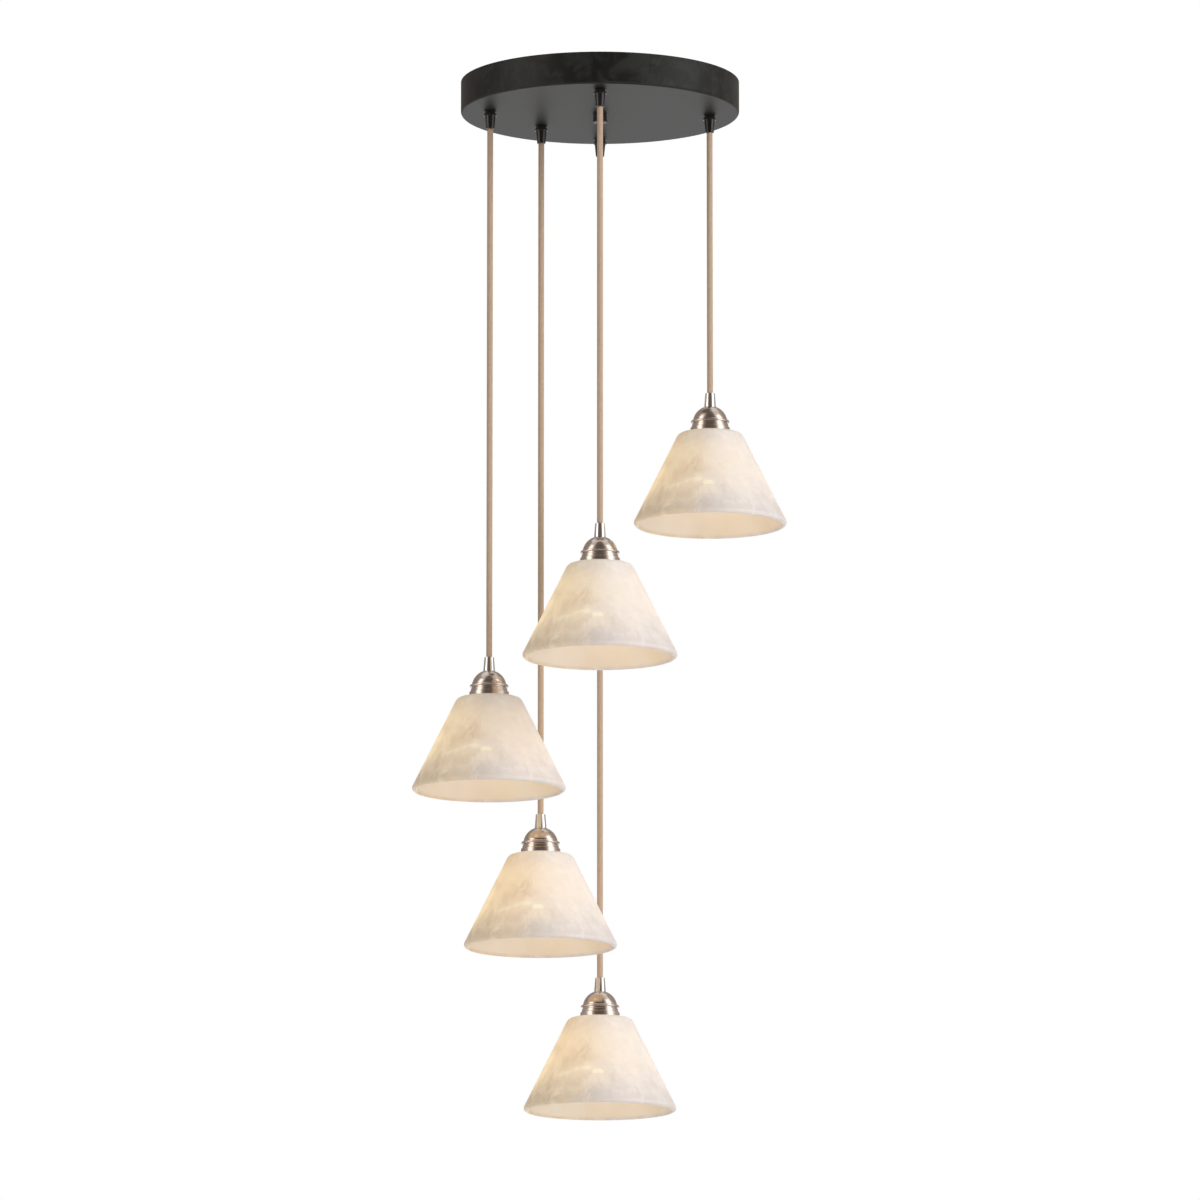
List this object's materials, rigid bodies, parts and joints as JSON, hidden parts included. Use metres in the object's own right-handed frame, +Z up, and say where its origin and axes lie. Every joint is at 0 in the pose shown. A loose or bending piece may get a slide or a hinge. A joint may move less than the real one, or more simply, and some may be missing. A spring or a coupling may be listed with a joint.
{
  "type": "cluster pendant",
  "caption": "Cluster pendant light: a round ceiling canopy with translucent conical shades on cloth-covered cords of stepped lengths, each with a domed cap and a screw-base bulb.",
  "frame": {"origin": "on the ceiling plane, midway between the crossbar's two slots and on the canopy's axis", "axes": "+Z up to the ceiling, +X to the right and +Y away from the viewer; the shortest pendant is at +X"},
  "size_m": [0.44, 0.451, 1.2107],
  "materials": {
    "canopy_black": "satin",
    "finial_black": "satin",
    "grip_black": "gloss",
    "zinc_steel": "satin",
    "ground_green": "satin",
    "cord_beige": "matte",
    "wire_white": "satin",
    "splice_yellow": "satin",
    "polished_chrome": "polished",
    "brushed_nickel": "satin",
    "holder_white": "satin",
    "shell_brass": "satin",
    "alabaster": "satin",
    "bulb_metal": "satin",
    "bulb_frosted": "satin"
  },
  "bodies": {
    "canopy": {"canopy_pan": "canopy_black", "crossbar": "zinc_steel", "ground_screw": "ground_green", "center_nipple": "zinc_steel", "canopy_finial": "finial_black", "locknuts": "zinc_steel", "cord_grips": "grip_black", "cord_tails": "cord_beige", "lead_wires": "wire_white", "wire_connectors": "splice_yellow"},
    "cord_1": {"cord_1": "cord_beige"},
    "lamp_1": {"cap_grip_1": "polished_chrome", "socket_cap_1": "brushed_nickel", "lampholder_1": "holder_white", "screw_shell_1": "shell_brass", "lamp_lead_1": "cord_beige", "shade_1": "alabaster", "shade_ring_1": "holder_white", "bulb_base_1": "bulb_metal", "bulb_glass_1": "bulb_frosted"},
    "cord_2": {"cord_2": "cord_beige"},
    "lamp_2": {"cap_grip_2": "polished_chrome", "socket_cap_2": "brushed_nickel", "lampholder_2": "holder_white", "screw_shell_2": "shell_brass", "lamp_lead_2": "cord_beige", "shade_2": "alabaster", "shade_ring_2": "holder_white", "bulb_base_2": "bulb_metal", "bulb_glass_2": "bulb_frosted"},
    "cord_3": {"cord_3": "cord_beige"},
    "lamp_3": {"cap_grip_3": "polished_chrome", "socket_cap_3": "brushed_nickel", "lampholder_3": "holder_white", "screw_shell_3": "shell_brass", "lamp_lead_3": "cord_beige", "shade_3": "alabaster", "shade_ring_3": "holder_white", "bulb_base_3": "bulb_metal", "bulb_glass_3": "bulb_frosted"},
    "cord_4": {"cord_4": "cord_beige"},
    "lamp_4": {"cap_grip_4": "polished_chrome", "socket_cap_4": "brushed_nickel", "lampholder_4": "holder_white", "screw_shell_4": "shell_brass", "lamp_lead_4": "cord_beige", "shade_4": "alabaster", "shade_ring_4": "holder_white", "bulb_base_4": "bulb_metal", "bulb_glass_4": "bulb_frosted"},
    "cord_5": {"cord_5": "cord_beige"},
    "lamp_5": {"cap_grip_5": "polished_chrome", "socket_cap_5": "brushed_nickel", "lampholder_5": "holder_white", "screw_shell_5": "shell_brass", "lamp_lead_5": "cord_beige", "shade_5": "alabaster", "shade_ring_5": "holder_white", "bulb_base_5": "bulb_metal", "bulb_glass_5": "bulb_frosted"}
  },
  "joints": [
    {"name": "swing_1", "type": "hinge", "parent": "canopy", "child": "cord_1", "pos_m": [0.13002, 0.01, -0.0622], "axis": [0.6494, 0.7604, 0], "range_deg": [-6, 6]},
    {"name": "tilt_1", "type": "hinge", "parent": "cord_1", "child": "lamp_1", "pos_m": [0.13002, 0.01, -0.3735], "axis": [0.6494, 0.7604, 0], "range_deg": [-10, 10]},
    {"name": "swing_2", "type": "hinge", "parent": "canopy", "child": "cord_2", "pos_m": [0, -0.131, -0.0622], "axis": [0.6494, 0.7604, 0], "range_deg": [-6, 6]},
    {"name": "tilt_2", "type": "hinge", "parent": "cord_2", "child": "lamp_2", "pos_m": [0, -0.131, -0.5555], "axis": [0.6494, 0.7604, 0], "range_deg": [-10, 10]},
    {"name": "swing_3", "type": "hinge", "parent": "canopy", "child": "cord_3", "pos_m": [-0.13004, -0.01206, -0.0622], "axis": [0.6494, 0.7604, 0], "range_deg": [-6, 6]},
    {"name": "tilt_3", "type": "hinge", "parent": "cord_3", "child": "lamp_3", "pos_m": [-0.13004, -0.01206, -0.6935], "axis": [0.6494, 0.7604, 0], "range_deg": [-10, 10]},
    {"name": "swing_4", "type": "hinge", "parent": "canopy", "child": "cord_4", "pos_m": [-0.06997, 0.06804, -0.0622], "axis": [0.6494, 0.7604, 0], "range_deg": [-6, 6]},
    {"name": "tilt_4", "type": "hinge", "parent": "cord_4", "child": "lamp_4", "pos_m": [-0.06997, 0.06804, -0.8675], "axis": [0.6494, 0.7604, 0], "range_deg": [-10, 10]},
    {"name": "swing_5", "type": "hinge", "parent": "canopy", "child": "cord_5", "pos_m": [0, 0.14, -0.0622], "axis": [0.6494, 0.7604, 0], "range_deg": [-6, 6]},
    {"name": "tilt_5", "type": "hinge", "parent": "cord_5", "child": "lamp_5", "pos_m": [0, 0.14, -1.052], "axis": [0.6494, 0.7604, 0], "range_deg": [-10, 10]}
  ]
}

(What you should do) Reproduce all of the material above word for word.

(Output for this task)
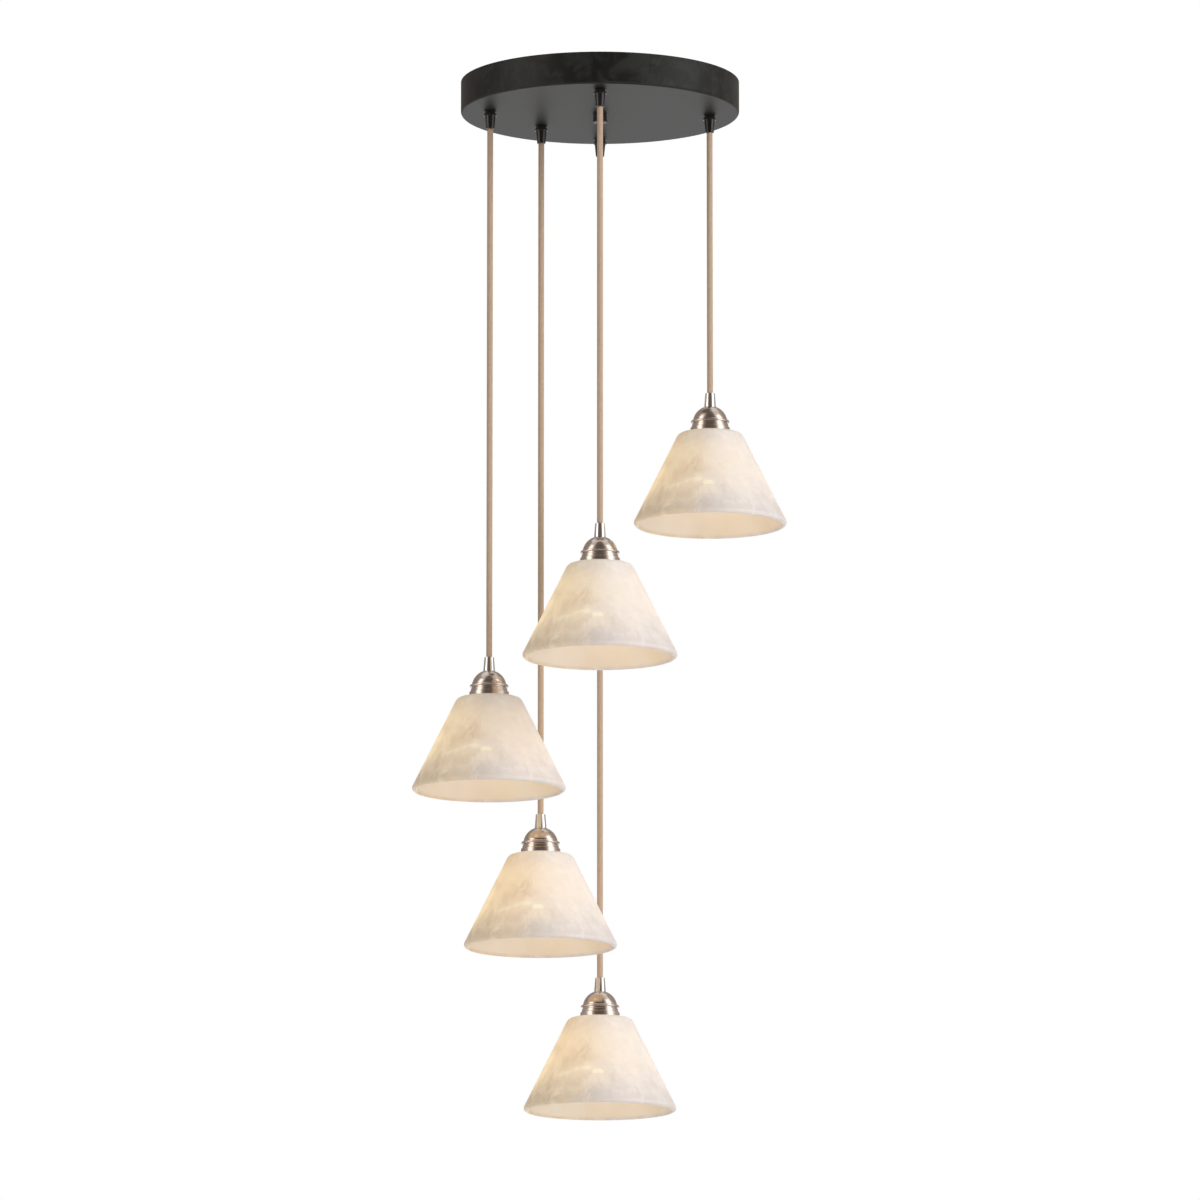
List this object's materials, rigid bodies, parts and joints as JSON, hidden parts included. Use metres in the object's own right-handed frame, +Z up, and say where its origin and axes lie. Every joint is at 0 in the pose shown. A loose or bending piece may get a slide or a hinge. A joint may move less than the real one, or more simply, and some may be missing. A spring or a coupling may be listed with a joint.
{
  "type": "cluster pendant",
  "caption": "Cluster pendant light: a round ceiling canopy with translucent conical shades on cloth-covered cords of stepped lengths, each with a domed cap and a screw-base bulb.",
  "frame": {"origin": "on the ceiling plane, midway between the crossbar's two slots and on the canopy's axis", "axes": "+Z up to the ceiling, +X to the right and +Y away from the viewer; the shortest pendant is at +X"},
  "size_m": [0.44, 0.451, 1.2107],
  "materials": {
    "canopy_black": "satin",
    "finial_black": "satin",
    "grip_black": "gloss",
    "zinc_steel": "satin",
    "ground_green": "satin",
    "cord_beige": "matte",
    "wire_white": "satin",
    "splice_yellow": "satin",
    "polished_chrome": "polished",
    "brushed_nickel": "satin",
    "holder_white": "satin",
    "shell_brass": "satin",
    "alabaster": "satin",
    "bulb_metal": "satin",
    "bulb_frosted": "satin"
  },
  "bodies": {
    "canopy": {"canopy_pan": "canopy_black", "crossbar": "zinc_steel", "ground_screw": "ground_green", "center_nipple": "zinc_steel", "canopy_finial": "finial_black", "locknuts": "zinc_steel", "cord_grips": "grip_black", "cord_tails": "cord_beige", "lead_wires": "wire_white", "wire_connectors": "splice_yellow"},
    "cord_1": {"cord_1": "cord_beige"},
    "lamp_1": {"cap_grip_1": "polished_chrome", "socket_cap_1": "brushed_nickel", "lampholder_1": "holder_white", "screw_shell_1": "shell_brass", "lamp_lead_1": "cord_beige", "shade_1": "alabaster", "shade_ring_1": "holder_white", "bulb_base_1": "bulb_metal", "bulb_glass_1": "bulb_frosted"},
    "cord_2": {"cord_2": "cord_beige"},
    "lamp_2": {"cap_grip_2": "polished_chrome", "socket_cap_2": "brushed_nickel", "lampholder_2": "holder_white", "screw_shell_2": "shell_brass", "lamp_lead_2": "cord_beige", "shade_2": "alabaster", "shade_ring_2": "holder_white", "bulb_base_2": "bulb_metal", "bulb_glass_2": "bulb_frosted"},
    "cord_3": {"cord_3": "cord_beige"},
    "lamp_3": {"cap_grip_3": "polished_chrome", "socket_cap_3": "brushed_nickel", "lampholder_3": "holder_white", "screw_shell_3": "shell_brass", "lamp_lead_3": "cord_beige", "shade_3": "alabaster", "shade_ring_3": "holder_white", "bulb_base_3": "bulb_metal", "bulb_glass_3": "bulb_frosted"},
    "cord_4": {"cord_4": "cord_beige"},
    "lamp_4": {"cap_grip_4": "polished_chrome", "socket_cap_4": "brushed_nickel", "lampholder_4": "holder_white", "screw_shell_4": "shell_brass", "lamp_lead_4": "cord_beige", "shade_4": "alabaster", "shade_ring_4": "holder_white", "bulb_base_4": "bulb_metal", "bulb_glass_4": "bulb_frosted"},
    "cord_5": {"cord_5": "cord_beige"},
    "lamp_5": {"cap_grip_5": "polished_chrome", "socket_cap_5": "brushed_nickel", "lampholder_5": "holder_white", "screw_shell_5": "shell_brass", "lamp_lead_5": "cord_beige", "shade_5": "alabaster", "shade_ring_5": "holder_white", "bulb_base_5": "bulb_metal", "bulb_glass_5": "bulb_frosted"}
  },
  "joints": [
    {"name": "swing_1", "type": "hinge", "parent": "canopy", "child": "cord_1", "pos_m": [0.13002, 0.01, -0.0622], "axis": [0.6494, 0.7604, 0], "range_deg": [-6, 6]},
    {"name": "tilt_1", "type": "hinge", "parent": "cord_1", "child": "lamp_1", "pos_m": [0.13002, 0.01, -0.3735], "axis": [0.6494, 0.7604, 0], "range_deg": [-10, 10]},
    {"name": "swing_2", "type": "hinge", "parent": "canopy", "child": "cord_2", "pos_m": [0, -0.131, -0.0622], "axis": [0.6494, 0.7604, 0], "range_deg": [-6, 6]},
    {"name": "tilt_2", "type": "hinge", "parent": "cord_2", "child": "lamp_2", "pos_m": [0, -0.131, -0.5555], "axis": [0.6494, 0.7604, 0], "range_deg": [-10, 10]},
    {"name": "swing_3", "type": "hinge", "parent": "canopy", "child": "cord_3", "pos_m": [-0.13004, -0.01206, -0.0622], "axis": [0.6494, 0.7604, 0], "range_deg": [-6, 6]},
    {"name": "tilt_3", "type": "hinge", "parent": "cord_3", "child": "lamp_3", "pos_m": [-0.13004, -0.01206, -0.6935], "axis": [0.6494, 0.7604, 0], "range_deg": [-10, 10]},
    {"name": "swing_4", "type": "hinge", "parent": "canopy", "child": "cord_4", "pos_m": [-0.06997, 0.06804, -0.0622], "axis": [0.6494, 0.7604, 0], "range_deg": [-6, 6]},
    {"name": "tilt_4", "type": "hinge", "parent": "cord_4", "child": "lamp_4", "pos_m": [-0.06997, 0.06804, -0.8675], "axis": [0.6494, 0.7604, 0], "range_deg": [-10, 10]},
    {"name": "swing_5", "type": "hinge", "parent": "canopy", "child": "cord_5", "pos_m": [0, 0.14, -0.0622], "axis": [0.6494, 0.7604, 0], "range_deg": [-6, 6]},
    {"name": "tilt_5", "type": "hinge", "parent": "cord_5", "child": "lamp_5", "pos_m": [0, 0.14, -1.052], "axis": [0.6494, 0.7604, 0], "range_deg": [-10, 10]}
  ]
}